My twelve-year-old self loved the arts. All of the arts. Theater, music, movies, books, sculptures in the park. She wanted to be a writer someday. Maybe an actress. Maybe a better singer than she was.

She was a learner, but she loved summer precisely because there was no school. She learned by observing, by listening, by thinking, and by imagining. She believed anything was possible and people were mostly good, but she also knew life could let you down, and you could let yourself down, and she feared those things.

She loved to travel, to meet new people, to gather up new experiences. She annoyed but protected her brother, delighted and infuriated her mother, was a mystery to her father, and was as good a friend as she could be. She was far, far from perfect, but she tried.

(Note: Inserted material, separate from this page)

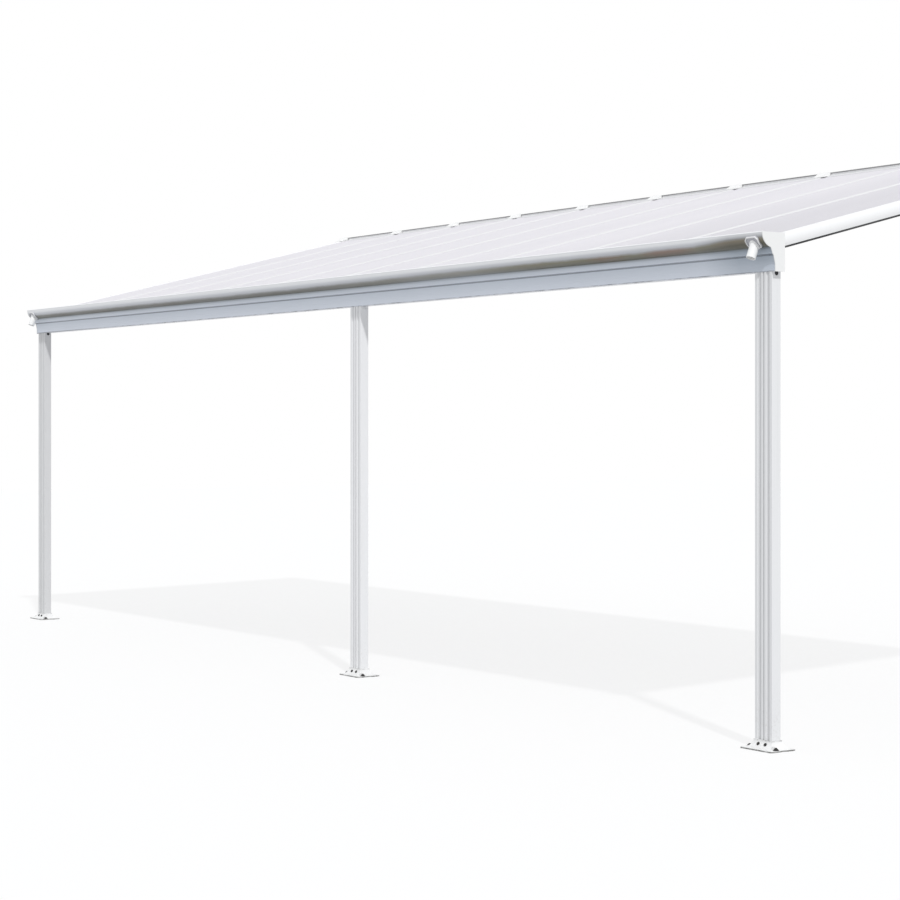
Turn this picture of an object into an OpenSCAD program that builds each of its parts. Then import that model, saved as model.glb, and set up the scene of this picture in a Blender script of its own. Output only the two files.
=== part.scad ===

We can’t go back in time, but we can bring time back to us. We can revisit memories, reconnect with old friends, return to the places where we grew up. But mostly, we can go inside ourselves and remember who we are at our core. Not who we think we’re supposed to be, not who they expect us to be, but who we have always been deep in our souls. And from there, we can create. Create art, create love, create meaning, create joy.

Spend a little time with your twelve-year-old self this summer and see what you can create together.